Collection entries:
** START **

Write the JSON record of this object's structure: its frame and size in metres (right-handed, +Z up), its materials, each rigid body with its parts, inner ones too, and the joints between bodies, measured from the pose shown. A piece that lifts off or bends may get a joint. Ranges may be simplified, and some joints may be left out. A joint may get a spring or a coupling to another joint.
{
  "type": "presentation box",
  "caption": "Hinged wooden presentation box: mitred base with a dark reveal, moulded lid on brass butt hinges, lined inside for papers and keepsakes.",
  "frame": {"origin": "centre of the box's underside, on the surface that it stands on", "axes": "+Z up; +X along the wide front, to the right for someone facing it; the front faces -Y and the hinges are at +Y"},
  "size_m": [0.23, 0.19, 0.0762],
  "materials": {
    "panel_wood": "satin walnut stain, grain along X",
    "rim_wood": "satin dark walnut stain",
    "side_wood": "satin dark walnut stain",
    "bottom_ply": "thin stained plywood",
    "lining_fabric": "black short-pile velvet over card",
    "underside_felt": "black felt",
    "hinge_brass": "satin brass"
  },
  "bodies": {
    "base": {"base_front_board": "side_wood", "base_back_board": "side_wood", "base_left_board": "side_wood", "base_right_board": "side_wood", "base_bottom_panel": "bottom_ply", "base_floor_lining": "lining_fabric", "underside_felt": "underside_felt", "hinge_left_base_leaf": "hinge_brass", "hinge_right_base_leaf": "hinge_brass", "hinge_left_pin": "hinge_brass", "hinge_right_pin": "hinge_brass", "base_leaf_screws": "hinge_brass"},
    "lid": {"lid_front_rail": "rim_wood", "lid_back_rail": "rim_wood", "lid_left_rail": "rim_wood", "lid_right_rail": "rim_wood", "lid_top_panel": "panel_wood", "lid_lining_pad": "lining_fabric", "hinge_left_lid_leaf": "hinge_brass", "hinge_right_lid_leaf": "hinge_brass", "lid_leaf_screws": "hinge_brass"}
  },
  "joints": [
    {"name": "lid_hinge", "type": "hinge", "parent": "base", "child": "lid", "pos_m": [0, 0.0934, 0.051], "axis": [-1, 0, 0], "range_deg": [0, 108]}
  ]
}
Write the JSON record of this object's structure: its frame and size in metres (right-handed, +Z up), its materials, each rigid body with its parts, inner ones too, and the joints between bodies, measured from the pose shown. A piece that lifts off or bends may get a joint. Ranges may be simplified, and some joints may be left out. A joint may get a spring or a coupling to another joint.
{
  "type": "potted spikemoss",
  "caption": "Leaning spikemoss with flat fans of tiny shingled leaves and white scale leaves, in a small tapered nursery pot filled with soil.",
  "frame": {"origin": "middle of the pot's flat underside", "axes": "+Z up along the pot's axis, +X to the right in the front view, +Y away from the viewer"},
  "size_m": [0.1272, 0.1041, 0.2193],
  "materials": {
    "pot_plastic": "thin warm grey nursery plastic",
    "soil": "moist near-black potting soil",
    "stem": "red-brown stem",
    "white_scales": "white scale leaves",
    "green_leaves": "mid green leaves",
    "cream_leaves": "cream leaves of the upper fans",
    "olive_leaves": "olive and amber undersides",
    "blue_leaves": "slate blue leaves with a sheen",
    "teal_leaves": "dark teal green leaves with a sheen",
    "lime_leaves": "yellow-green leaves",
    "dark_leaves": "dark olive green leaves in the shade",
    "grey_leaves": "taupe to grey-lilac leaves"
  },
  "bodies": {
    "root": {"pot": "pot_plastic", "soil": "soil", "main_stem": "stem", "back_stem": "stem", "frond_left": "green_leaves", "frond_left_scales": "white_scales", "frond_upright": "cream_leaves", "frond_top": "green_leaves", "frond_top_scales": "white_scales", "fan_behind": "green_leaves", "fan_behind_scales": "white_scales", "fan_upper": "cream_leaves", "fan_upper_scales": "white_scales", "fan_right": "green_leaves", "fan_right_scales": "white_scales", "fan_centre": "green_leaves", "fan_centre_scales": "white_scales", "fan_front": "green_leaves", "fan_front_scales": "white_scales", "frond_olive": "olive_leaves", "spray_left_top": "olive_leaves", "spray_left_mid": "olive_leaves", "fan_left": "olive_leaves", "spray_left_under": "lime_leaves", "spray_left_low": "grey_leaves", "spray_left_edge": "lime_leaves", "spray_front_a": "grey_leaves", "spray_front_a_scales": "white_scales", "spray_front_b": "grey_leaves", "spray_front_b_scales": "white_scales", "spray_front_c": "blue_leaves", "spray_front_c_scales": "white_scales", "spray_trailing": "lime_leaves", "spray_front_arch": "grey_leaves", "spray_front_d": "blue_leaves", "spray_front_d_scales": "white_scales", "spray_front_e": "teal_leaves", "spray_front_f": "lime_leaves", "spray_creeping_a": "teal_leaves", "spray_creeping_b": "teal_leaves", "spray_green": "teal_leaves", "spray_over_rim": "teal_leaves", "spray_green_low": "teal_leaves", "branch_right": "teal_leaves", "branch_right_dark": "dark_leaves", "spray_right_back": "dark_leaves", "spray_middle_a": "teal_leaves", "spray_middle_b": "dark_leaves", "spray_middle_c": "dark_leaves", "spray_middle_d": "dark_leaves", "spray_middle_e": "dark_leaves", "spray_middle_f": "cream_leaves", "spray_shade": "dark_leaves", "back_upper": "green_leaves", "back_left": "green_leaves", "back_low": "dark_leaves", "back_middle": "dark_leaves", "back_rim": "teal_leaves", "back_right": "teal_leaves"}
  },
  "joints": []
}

** END **

Written exercise: Without leaving anything out, quote all the data.

Reply:
Write the JSON record of this object's structure: its frame and size in metres (right-handed, +Z up), its materials, each rigid body with its parts, inner ones too, and the joints between bodies, measured from the pose shown. A piece that lifts off or bends may get a joint. Ranges may be simplified, and some joints may be left out. A joint may get a spring or a coupling to another joint.
{
  "type": "presentation box",
  "caption": "Hinged wooden presentation box: mitred base with a dark reveal, moulded lid on brass butt hinges, lined inside for papers and keepsakes.",
  "frame": {"origin": "centre of the box's underside, on the surface that it stands on", "axes": "+Z up; +X along the wide front, to the right for someone facing it; the front faces -Y and the hinges are at +Y"},
  "size_m": [0.23, 0.19, 0.0762],
  "materials": {
    "panel_wood": "satin walnut stain, grain along X",
    "rim_wood": "satin dark walnut stain",
    "side_wood": "satin dark walnut stain",
    "bottom_ply": "thin stained plywood",
    "lining_fabric": "black short-pile velvet over card",
    "underside_felt": "black felt",
    "hinge_brass": "satin brass"
  },
  "bodies": {
    "base": {"base_front_board": "side_wood", "base_back_board": "side_wood", "base_left_board": "side_wood", "base_right_board": "side_wood", "base_bottom_panel": "bottom_ply", "base_floor_lining": "lining_fabric", "underside_felt": "underside_felt", "hinge_left_base_leaf": "hinge_brass", "hinge_right_base_leaf": "hinge_brass", "hinge_left_pin": "hinge_brass", "hinge_right_pin": "hinge_brass", "base_leaf_screws": "hinge_brass"},
    "lid": {"lid_front_rail": "rim_wood", "lid_back_rail": "rim_wood", "lid_left_rail": "rim_wood", "lid_right_rail": "rim_wood", "lid_top_panel": "panel_wood", "lid_lining_pad": "lining_fabric", "hinge_left_lid_leaf": "hinge_brass", "hinge_right_lid_leaf": "hinge_brass", "lid_leaf_screws": "hinge_brass"}
  },
  "joints": [
    {"name": "lid_hinge", "type": "hinge", "parent": "base", "child": "lid", "pos_m": [0, 0.0934, 0.051], "axis": [-1, 0, 0], "range_deg": [0, 108]}
  ]
}
Write the JSON record of this object's structure: its frame and size in metres (right-handed, +Z up), its materials, each rigid body with its parts, inner ones too, and the joints between bodies, measured from the pose shown. A piece that lifts off or bends may get a joint. Ranges may be simplified, and some joints may be left out. A joint may get a spring or a coupling to another joint.
{
  "type": "potted spikemoss",
  "caption": "Leaning spikemoss with flat fans of tiny shingled leaves and white scale leaves, in a small tapered nursery pot filled with soil.",
  "frame": {"origin": "middle of the pot's flat underside", "axes": "+Z up along the pot's axis, +X to the right in the front view, +Y away from the viewer"},
  "size_m": [0.1272, 0.1041, 0.2193],
  "materials": {
    "pot_plastic": "thin warm grey nursery plastic",
    "soil": "moist near-black potting soil",
    "stem": "red-brown stem",
    "white_scales": "white scale leaves",
    "green_leaves": "mid green leaves",
    "cream_leaves": "cream leaves of the upper fans",
    "olive_leaves": "olive and amber undersides",
    "blue_leaves": "slate blue leaves with a sheen",
    "teal_leaves": "dark teal green leaves with a sheen",
    "lime_leaves": "yellow-green leaves",
    "dark_leaves": "dark olive green leaves in the shade",
    "grey_leaves": "taupe to grey-lilac leaves"
  },
  "bodies": {
    "root": {"pot": "pot_plastic", "soil": "soil", "main_stem": "stem", "back_stem": "stem", "frond_left": "green_leaves", "frond_left_scales": "white_scales", "frond_upright": "cream_leaves", "frond_top": "green_leaves", "frond_top_scales": "white_scales", "fan_behind": "green_leaves", "fan_behind_scales": "white_scales", "fan_upper": "cream_leaves", "fan_upper_scales": "white_scales", "fan_right": "green_leaves", "fan_right_scales": "white_scales", "fan_centre": "green_leaves", "fan_centre_scales": "white_scales", "fan_front": "green_leaves", "fan_front_scales": "white_scales", "frond_olive": "olive_leaves", "spray_left_top": "olive_leaves", "spray_left_mid": "olive_leaves", "fan_left": "olive_leaves", "spray_left_under": "lime_leaves", "spray_left_low": "grey_leaves", "spray_left_edge": "lime_leaves", "spray_front_a": "grey_leaves", "spray_front_a_scales": "white_scales", "spray_front_b": "grey_leaves", "spray_front_b_scales": "white_scales", "spray_front_c": "blue_leaves", "spray_front_c_scales": "white_scales", "spray_trailing": "lime_leaves", "spray_front_arch": "grey_leaves", "spray_front_d": "blue_leaves", "spray_front_d_scales": "white_scales", "spray_front_e": "teal_leaves", "spray_front_f": "lime_leaves", "spray_creeping_a": "teal_leaves", "spray_creeping_b": "teal_leaves", "spray_green": "teal_leaves", "spray_over_rim": "teal_leaves", "spray_green_low": "teal_leaves", "branch_right": "teal_leaves", "branch_right_dark": "dark_leaves", "spray_right_back": "dark_leaves", "spray_middle_a": "teal_leaves", "spray_middle_b": "dark_leaves", "spray_middle_c": "dark_leaves", "spray_middle_d": "dark_leaves", "spray_middle_e": "dark_leaves", "spray_middle_f": "cream_leaves", "spray_shade": "dark_leaves", "back_upper": "green_leaves", "back_left": "green_leaves", "back_low": "dark_leaves", "back_middle": "dark_leaves", "back_rim": "teal_leaves", "back_right": "teal_leaves"}
  },
  "joints": []
}